For small and midsize teams, this topology is relatively robust:

[Developer / Bot Channel]
          |
          v
   [Gateway on VPS or Home Server]
          |
     (Tailscale Tailnet)
   /          |          \
[Mac Node] [Linux Node] [Mobile Node]

Design points:

  • Keep Gateway as the central entry point and avoid temporary point-to-point direct connections.
  • Let all Nodes join through Tailnet and avoid exposing local management ports.
  • Use Node as the smallest unit for tool authorization.

The benefit is that the network model and permission model can align: who can connect, and who can execute what, become two clear and auditable policies.

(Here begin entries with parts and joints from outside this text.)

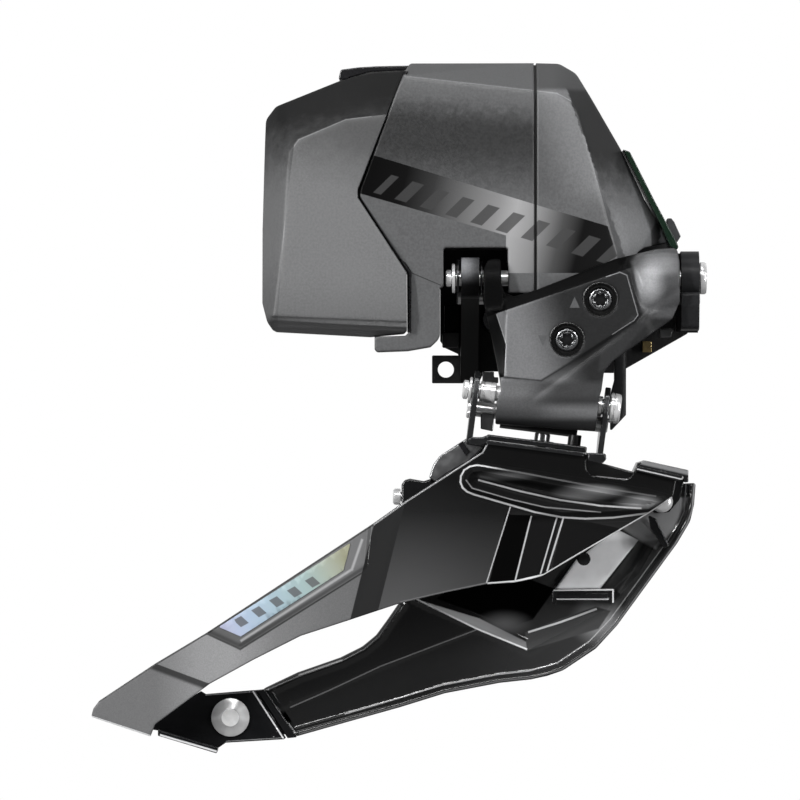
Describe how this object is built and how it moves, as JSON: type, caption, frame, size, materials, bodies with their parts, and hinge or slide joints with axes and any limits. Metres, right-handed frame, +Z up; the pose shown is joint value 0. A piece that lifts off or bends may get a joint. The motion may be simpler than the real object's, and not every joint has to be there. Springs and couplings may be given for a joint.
{
  "type": "electronic front derailleur",
  "caption": "Battery-powered front derailleur: motor housing with a clip-in battery, two-link linkage, limit screws and a two-plate chain cage with a tail bridge.",
  "frame": {"origin": "where the hanger bolt's axis meets the flat land of the saddle that seats on the bicycle's front derailleur hanger", "axes": "+X forward along the bicycle, +Z up, +Y inboard along the hanger bolt; the drive side faces -Y"},
  "size_m": [0.1025, 0.0436, 0.1154],
  "materials": {
    "painted_alloy": "satin black paint",
    "steel": "polished",
    "brass": "plain",
    "housing_plastic": "fine grain",
    "battery_plastic": "fine grain",
    "gasket_rubber": "matte",
    "motor_can": "satin",
    "circuit_board": "solder mask",
    "indicator_green": "tinted translucent look",
    "forged_alloy": "anodised black, fine grain",
    "cage_black": "gloss black",
    "badge_foil": "pale iridescent foil",
    "pad_plastic": "plain",
    "cell_foil": "foil pouch",
    "latch_plastic": "gloss",
    "button_plastic": "plain"
  },
  "bodies": {
    "mount_frame": {"mount_bracket": "painted_alloy", "mount_washer": "steel", "mount_bolt": "steel", "housing_screw_a": "steel", "housing_screw_b": "steel", "brass_stop": "brass", "motor_housing": "housing_plastic", "housing_cover": "housing_plastic", "housing_gasket": "gasket_rubber", "motor_case": "motor_can", "circuit_board": "circuit_board", "battery_contacts": "brass", "idler_shaft": "steel", "indicator_plate": "indicator_green", "latch_pin": "steel", "latch_spring": "steel", "upper_outer_pin": "steel", "upper_pin_washer": "steel", "upper_wave_washer": "steel", "upper_inner_pin": "steel", "link_shim": "steel"},
    "outer_link": {"outer_link": "forged_alloy"},
    "high_limit_screw": {"high_limit_screw": "steel"},
    "low_limit_screw": {"low_limit_screw": "steel"},
    "inner_link": {"inner_link": "painted_alloy", "drive_sector_gear": "steel"},
    "idler": {"idler_gear": "steel"},
    "motor_rotor": {"motor_pinion": "steel"},
    "cage": {"cage_yoke": "cage_black", "cage_outer_plate": "cage_black", "cage_badge": "badge_foil", "cage_inner_plate": "cage_black", "tail_bridge": "cage_black", "tail_rivet": "steel", "front_rivet": "steel", "chain_pad": "pad_plastic", "lower_outer_pin": "steel", "lower_pin_washer": "steel", "lower_pin_roller": "steel", "lower_pin_collar": "steel", "lower_inner_pin": "steel", "cage_screw": "steel", "cage_stop_screw": "steel", "cage_stop_post": "painted_alloy"},
    "battery": {"battery_shell": "battery_plastic", "battery_lid": "battery_plastic", "battery_cell_a": "cell_foil", "battery_cell_b": "cell_foil", "battery_terminals": "brass"},
    "latch": {"latch_lever": "latch_plastic"},
    "button": {"function_button": "button_plastic"}
  },
  "joints": [
    {"name": "outer_link_swing", "type": "hinge", "parent": "mount_frame", "child": "outer_link", "pos_m": [0, -0.031, 0.00667], "axis": [1, 0, 0], "range_deg": [0, 32]},
    {"name": "inner_link_swing", "type": "hinge", "parent": "mount_frame", "child": "inner_link", "pos_m": [0, -0.02, 0.00367], "axis": [1, 0, 0], "range_deg": [0, 32]},
    {"name": "cage_pivot", "type": "hinge", "parent": "outer_link", "child": "cage", "pos_m": [-0.00133, -0.0352, -0.0124], "axis": [0.9921, 0, -0.1253], "range_deg": [-32, 0]},
    {"name": "idler_spin", "type": "hinge", "parent": "mount_frame", "child": "idler", "pos_m": [0, -0.02, 0.01717], "axis": [1, 0, 0], "range_deg": [-128, 0]},
    {"name": "motor_spin", "type": "hinge", "parent": "mount_frame", "child": "motor_rotor", "pos_m": [0, -0.02, 0.02797], "axis": [1, 0, 0], "range_deg": [0, 384]},
    {"name": "high_limit_screw_turn", "type": "hinge", "parent": "outer_link", "child": "high_limit_screw", "pos_m": [0.01717, -0.03835, 0.00292], "axis": [0, -0.9928, -0.1197], "range_deg": [-180, 180]},
    {"name": "low_limit_screw_turn", "type": "hinge", "parent": "outer_link", "child": "low_limit_screw", "pos_m": [0.0116, -0.03916, -0.00377], "axis": [0, -0.9928, -0.1197], "range_deg": [-180, 180]},
    {"name": "battery_tilt", "type": "hinge", "parent": "mount_frame", "child": "battery", "pos_m": [-0.02033, -0.018, -0.00297], "axis": [0, -1, 0], "range_deg": [0, 20]},
    {"name": "latch_hinge", "type": "hinge", "parent": "mount_frame", "child": "latch", "pos_m": [-0.0137, -0.019, 0.041], "axis": [0, 1, 0], "range_deg": [0, 50]},
    {"name": "button_press", "type": "slide", "parent": "mount_frame", "child": "button", "axis": [-0.8886, 0, -0.4586], "range_m": [0, 0.0006], "stiffness_N_per_m": 400}
  ],
  "couplings": [
    {"joint": "inner_link_swing", "follows": "outer_link_swing", "ratio": 1},
    {"joint": "cage_pivot", "follows": "outer_link_swing", "ratio": -1},
    {"joint": "idler_spin", "follows": "outer_link_swing", "ratio": -4},
    {"joint": "motor_spin", "follows": "outer_link_swing", "ratio": 12},
    {"joint": "latch_hinge", "follows": "battery_tilt", "ratio": 2.5}
  ]
}
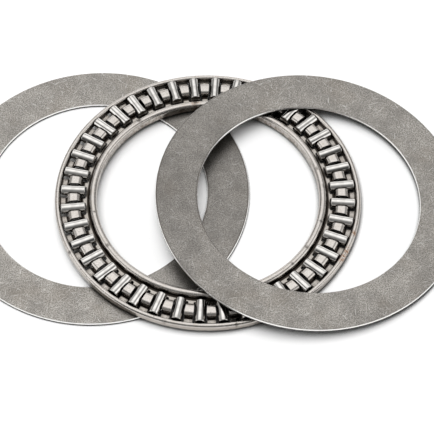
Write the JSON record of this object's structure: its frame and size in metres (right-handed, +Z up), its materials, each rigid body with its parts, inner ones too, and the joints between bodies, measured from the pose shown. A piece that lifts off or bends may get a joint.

8. Upgrade “remote reachability” into “operable communication”

Getting the remote connection working is only the beginning. To keep OpenClaw stable, add three types of observability.

1. Session observability

Record at least:

  • Node online and offline events
  • Session reconnection counts
  • Heartbeat interval and timeout

2. Call observability

Record at least:

  • Tool call name and target Node
  • Queue time, execution time, and total latency
  • Failure category, such as network, permission, or execution exception

3. Network observability

Record at least:

  • Actual transport path used, such as Tailnet, tunnel, or public
  • Port mapping changes
  • Time windows with frequent disconnections

These metrics turn “occasional failures” into engineering problems that can be reproduced and optimized.

9. Conclusion

OpenClaw’s remote capability is not about “opening a port.” It is about building a controlled control link:

  • Gateway governs the entry point.
  • Node performs execution.
  • Tailnet and similar controlled channels carry the network path.

Once you design around this model, the system moves from “can run a demo” to “can be operated long term.” When failures happen, you also avoid blind searching, because every layer has clear boundaries and corresponding metrics.